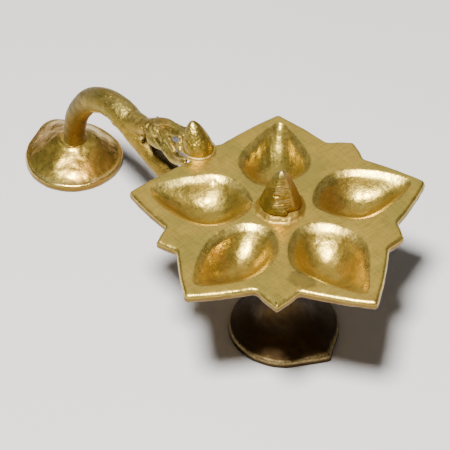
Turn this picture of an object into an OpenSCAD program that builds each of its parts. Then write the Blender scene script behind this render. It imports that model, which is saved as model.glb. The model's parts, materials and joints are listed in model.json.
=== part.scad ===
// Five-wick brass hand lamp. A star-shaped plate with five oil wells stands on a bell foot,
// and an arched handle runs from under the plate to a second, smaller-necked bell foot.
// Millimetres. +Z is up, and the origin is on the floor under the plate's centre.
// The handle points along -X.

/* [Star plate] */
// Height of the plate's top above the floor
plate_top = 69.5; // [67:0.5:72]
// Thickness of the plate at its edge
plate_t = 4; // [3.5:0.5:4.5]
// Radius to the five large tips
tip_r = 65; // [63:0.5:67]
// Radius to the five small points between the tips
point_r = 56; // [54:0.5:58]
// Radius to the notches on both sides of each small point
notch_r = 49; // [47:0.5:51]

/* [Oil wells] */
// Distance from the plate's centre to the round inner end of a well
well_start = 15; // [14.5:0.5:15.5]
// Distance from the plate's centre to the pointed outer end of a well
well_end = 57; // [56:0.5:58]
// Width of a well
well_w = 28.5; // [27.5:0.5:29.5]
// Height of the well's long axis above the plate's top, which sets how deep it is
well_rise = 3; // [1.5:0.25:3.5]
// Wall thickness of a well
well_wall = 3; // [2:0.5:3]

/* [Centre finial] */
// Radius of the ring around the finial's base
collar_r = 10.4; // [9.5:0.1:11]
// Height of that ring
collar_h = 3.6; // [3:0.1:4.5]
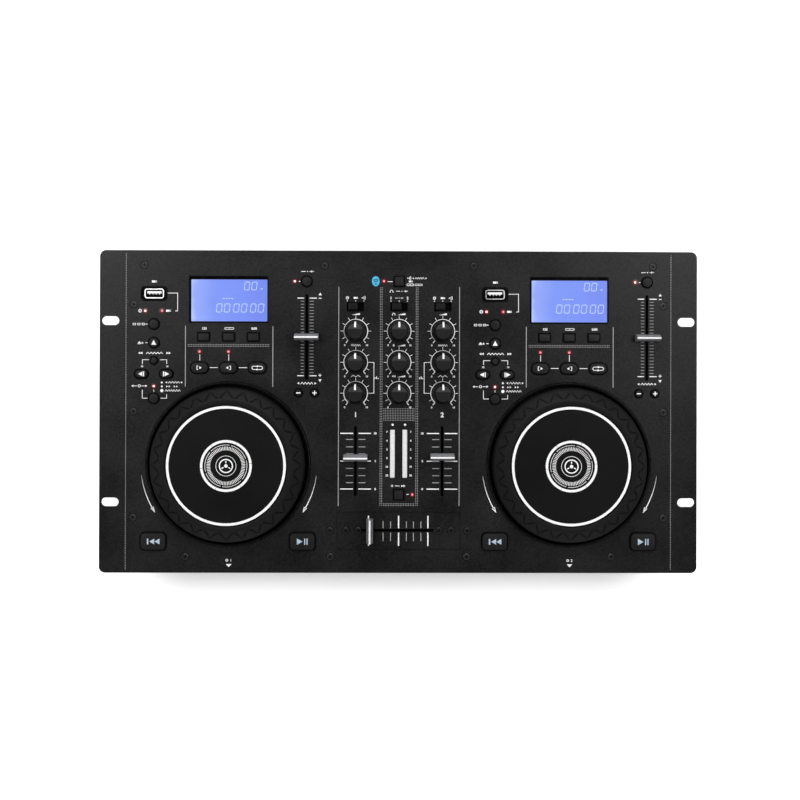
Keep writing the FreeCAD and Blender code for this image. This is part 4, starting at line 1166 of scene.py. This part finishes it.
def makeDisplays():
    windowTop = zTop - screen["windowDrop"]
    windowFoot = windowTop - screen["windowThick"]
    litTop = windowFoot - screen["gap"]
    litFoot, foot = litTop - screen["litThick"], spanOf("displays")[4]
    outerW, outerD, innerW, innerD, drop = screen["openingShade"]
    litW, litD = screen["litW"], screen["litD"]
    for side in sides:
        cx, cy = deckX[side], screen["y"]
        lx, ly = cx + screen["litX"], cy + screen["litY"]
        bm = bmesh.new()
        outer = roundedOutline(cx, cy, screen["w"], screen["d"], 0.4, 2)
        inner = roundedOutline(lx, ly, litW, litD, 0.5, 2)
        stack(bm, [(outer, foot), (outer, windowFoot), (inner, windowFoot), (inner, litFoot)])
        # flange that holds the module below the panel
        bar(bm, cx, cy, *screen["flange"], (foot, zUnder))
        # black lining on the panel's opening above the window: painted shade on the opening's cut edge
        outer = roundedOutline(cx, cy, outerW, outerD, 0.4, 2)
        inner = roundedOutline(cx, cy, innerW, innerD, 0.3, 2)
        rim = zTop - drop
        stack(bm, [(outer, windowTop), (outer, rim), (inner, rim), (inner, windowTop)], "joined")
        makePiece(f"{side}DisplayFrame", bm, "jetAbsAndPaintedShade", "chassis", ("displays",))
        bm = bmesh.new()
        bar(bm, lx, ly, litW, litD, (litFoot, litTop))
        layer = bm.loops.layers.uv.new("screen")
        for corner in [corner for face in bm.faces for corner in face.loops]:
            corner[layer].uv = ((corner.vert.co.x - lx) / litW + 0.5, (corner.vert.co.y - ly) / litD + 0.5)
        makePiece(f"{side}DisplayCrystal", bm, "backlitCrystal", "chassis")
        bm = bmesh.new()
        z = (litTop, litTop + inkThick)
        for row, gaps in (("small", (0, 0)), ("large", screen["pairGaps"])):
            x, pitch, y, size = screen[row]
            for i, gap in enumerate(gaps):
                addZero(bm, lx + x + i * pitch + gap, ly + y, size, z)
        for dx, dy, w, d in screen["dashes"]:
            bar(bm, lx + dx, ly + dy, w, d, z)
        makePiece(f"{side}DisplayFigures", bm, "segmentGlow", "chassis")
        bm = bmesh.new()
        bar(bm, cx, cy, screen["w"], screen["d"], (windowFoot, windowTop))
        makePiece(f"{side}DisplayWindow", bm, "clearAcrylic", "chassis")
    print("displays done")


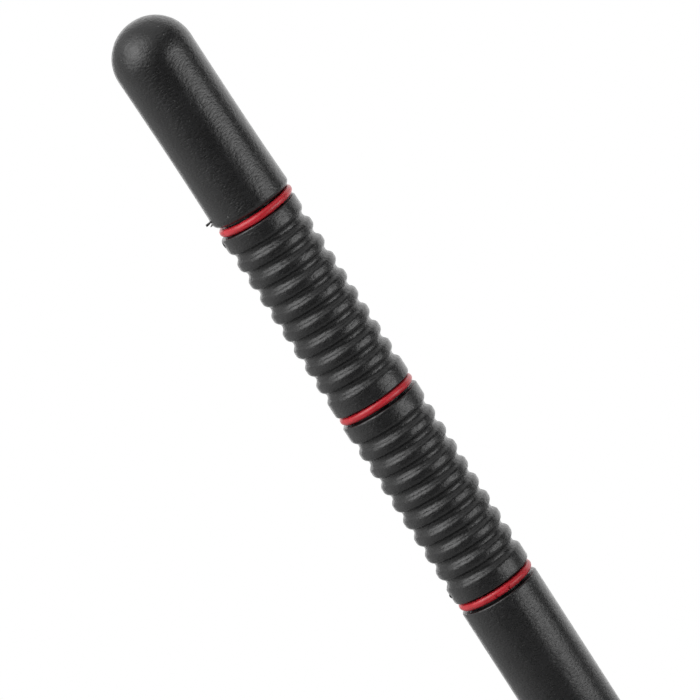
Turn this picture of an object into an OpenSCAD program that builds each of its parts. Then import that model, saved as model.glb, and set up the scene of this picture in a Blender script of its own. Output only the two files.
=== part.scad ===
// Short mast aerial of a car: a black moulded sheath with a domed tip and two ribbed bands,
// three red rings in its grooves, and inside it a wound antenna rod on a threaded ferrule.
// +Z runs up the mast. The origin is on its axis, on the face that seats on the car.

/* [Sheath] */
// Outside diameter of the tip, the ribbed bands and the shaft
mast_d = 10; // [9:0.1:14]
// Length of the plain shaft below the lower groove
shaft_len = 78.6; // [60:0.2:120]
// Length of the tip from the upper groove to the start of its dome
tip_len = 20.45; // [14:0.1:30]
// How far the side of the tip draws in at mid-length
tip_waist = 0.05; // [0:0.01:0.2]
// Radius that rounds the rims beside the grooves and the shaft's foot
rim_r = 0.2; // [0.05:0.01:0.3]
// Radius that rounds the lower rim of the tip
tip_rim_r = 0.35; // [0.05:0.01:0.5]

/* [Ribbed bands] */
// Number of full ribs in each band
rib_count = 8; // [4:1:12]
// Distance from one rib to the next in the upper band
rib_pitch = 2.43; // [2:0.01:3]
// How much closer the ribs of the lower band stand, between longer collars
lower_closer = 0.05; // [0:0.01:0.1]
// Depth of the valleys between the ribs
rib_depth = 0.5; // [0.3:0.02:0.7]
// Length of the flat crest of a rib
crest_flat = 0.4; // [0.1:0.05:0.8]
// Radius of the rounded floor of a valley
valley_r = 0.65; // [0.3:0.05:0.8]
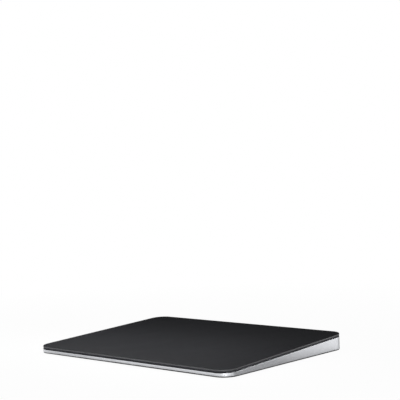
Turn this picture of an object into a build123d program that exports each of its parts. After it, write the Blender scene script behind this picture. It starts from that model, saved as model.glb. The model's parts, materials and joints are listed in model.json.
- - -
Return all of the above records exactly, leaving no line out.

#### Exercise answer:
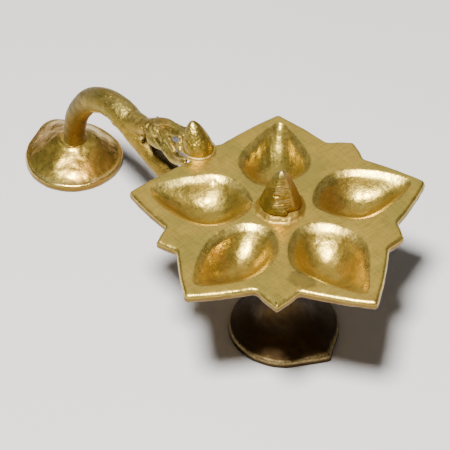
Turn this picture of an object into an OpenSCAD program that builds each of its parts. Then write the Blender scene script behind this render. It imports that model, which is saved as model.glb. The model's parts, materials and joints are listed in model.json.
=== part.scad ===
// Five-wick brass hand lamp. A star-shaped plate with five oil wells stands on a bell foot,
// and an arched handle runs from under the plate to a second, smaller-necked bell foot.
// Millimetres. +Z is up, and the origin is on the floor under the plate's centre.
// The handle points along -X.

/* [Star plate] */
// Height of the plate's top above the floor
plate_top = 69.5; // [67:0.5:72]
// Thickness of the plate at its edge
plate_t = 4; // [3.5:0.5:4.5]
// Radius to the five large tips
tip_r = 65; // [63:0.5:67]
// Radius to the five small points between the tips
point_r = 56; // [54:0.5:58]
// Radius to the notches on both sides of each small point
notch_r = 49; // [47:0.5:51]

/* [Oil wells] */
// Distance from the plate's centre to the round inner end of a well
well_start = 15; // [14.5:0.5:15.5]
// Distance from the plate's centre to the pointed outer end of a well
well_end = 57; // [56:0.5:58]
// Width of a well
well_w = 28.5; // [27.5:0.5:29.5]
// Height of the well's long axis above the plate's top, which sets how deep it is
well_rise = 3; // [1.5:0.25:3.5]
// Wall thickness of a well
well_wall = 3; // [2:0.5:3]

/* [Centre finial] */
// Radius of the ring around the finial's base
collar_r = 10.4; // [9.5:0.1:11]
// Height of that ring
collar_h = 3.6; // [3:0.1:4.5]
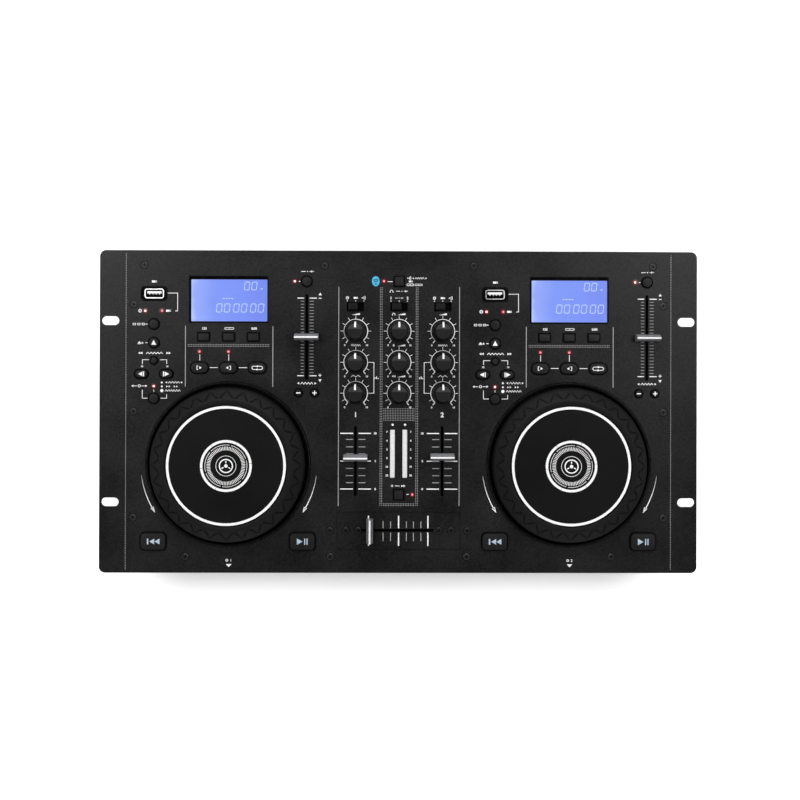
Keep writing the FreeCAD and Blender code for this image. This is part 4, starting at line 1166 of scene.py. This part finishes it.
def makeDisplays():
    windowTop = zTop - screen["windowDrop"]
    windowFoot = windowTop - screen["windowThick"]
    litTop = windowFoot - screen["gap"]
    litFoot, foot = litTop - screen["litThick"], spanOf("displays")[4]
    outerW, outerD, innerW, innerD, drop = screen["openingShade"]
    litW, litD = screen["litW"], screen["litD"]
    for side in sides:
        cx, cy = deckX[side], screen["y"]
        lx, ly = cx + screen["litX"], cy + screen["litY"]
        bm = bmesh.new()
        outer = roundedOutline(cx, cy, screen["w"], screen["d"], 0.4, 2)
        inner = roundedOutline(lx, ly, litW, litD, 0.5, 2)
        stack(bm, [(outer, foot), (outer, windowFoot), (inner, windowFoot), (inner, litFoot)])
        # flange that holds the module below the panel
        bar(bm, cx, cy, *screen["flange"], (foot, zUnder))
        # black lining on the panel's opening above the window: painted shade on the opening's cut edge
        outer = roundedOutline(cx, cy, outerW, outerD, 0.4, 2)
        inner = roundedOutline(cx, cy, innerW, innerD, 0.3, 2)
        rim = zTop - drop
        stack(bm, [(outer, windowTop), (outer, rim), (inner, rim), (inner, windowTop)], "joined")
        makePiece(f"{side}DisplayFrame", bm, "jetAbsAndPaintedShade", "chassis", ("displays",))
        bm = bmesh.new()
        bar(bm, lx, ly, litW, litD, (litFoot, litTop))
        layer = bm.loops.layers.uv.new("screen")
        for corner in [corner for face in bm.faces for corner in face.loops]:
            corner[layer].uv = ((corner.vert.co.x - lx) / litW + 0.5, (corner.vert.co.y - ly) / litD + 0.5)
        makePiece(f"{side}DisplayCrystal", bm, "backlitCrystal", "chassis")
        bm = bmesh.new()
        z = (litTop, litTop + inkThick)
        for row, gaps in (("small", (0, 0)), ("large", screen["pairGaps"])):
            x, pitch, y, size = screen[row]
            for i, gap in enumerate(gaps):
                addZero(bm, lx + x + i * pitch + gap, ly + y, size, z)
        for dx, dy, w, d in screen["dashes"]:
            bar(bm, lx + dx, ly + dy, w, d, z)
        makePiece(f"{side}DisplayFigures", bm, "segmentGlow", "chassis")
        bm = bmesh.new()
        bar(bm, cx, cy, screen["w"], screen["d"], (windowFoot, windowTop))
        makePiece(f"{side}DisplayWindow", bm, "clearAcrylic", "chassis")
    print("displays done")


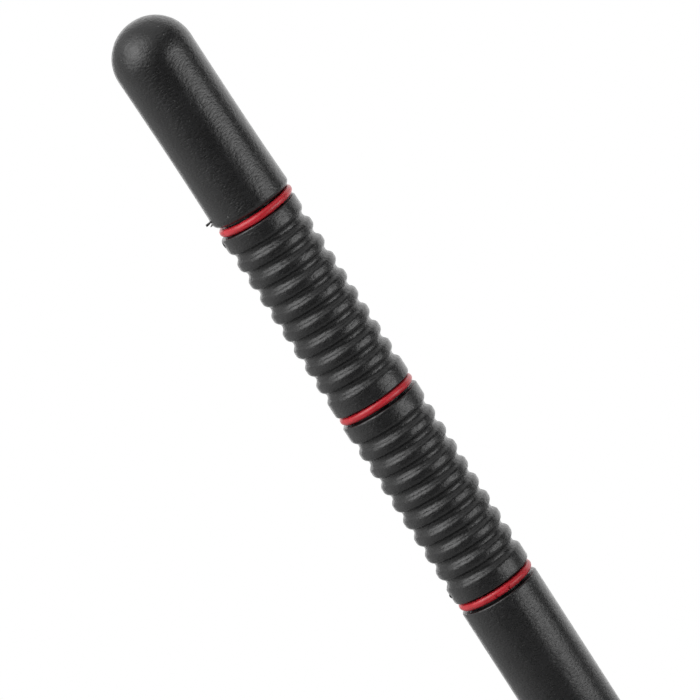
Turn this picture of an object into an OpenSCAD program that builds each of its parts. Then import that model, saved as model.glb, and set up the scene of this picture in a Blender script of its own. Output only the two files.
=== part.scad ===
// Short mast aerial of a car: a black moulded sheath with a domed tip and two ribbed bands,
// three red rings in its grooves, and inside it a wound antenna rod on a threaded ferrule.
// +Z runs up the mast. The origin is on its axis, on the face that seats on the car.

/* [Sheath] */
// Outside diameter of the tip, the ribbed bands and the shaft
mast_d = 10; // [9:0.1:14]
// Length of the plain shaft below the lower groove
shaft_len = 78.6; // [60:0.2:120]
// Length of the tip from the upper groove to the start of its dome
tip_len = 20.45; // [14:0.1:30]
// How far the side of the tip draws in at mid-length
tip_waist = 0.05; // [0:0.01:0.2]
// Radius that rounds the rims beside the grooves and the shaft's foot
rim_r = 0.2; // [0.05:0.01:0.3]
// Radius that rounds the lower rim of the tip
tip_rim_r = 0.35; // [0.05:0.01:0.5]

/* [Ribbed bands] */
// Number of full ribs in each band
rib_count = 8; // [4:1:12]
// Distance from one rib to the next in the upper band
rib_pitch = 2.43; // [2:0.01:3]
// How much closer the ribs of the lower band stand, between longer collars
lower_closer = 0.05; // [0:0.01:0.1]
// Depth of the valleys between the ribs
rib_depth = 0.5; // [0.3:0.02:0.7]
// Length of the flat crest of a rib
crest_flat = 0.4; // [0.1:0.05:0.8]
// Radius of the rounded floor of a valley
valley_r = 0.65; // [0.3:0.05:0.8]
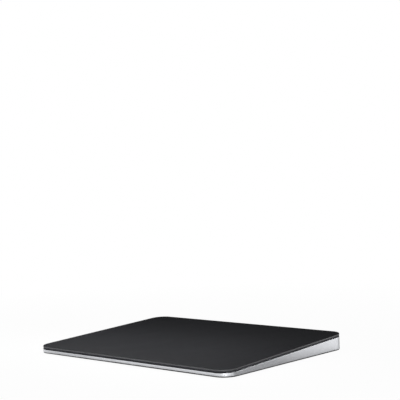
Turn this picture of an object into a build123d program that exports each of its parts. After it, write the Blender scene script behind this picture. It starts from that model, saved as model.glb. The model's parts, materials and joints are listed in model.json.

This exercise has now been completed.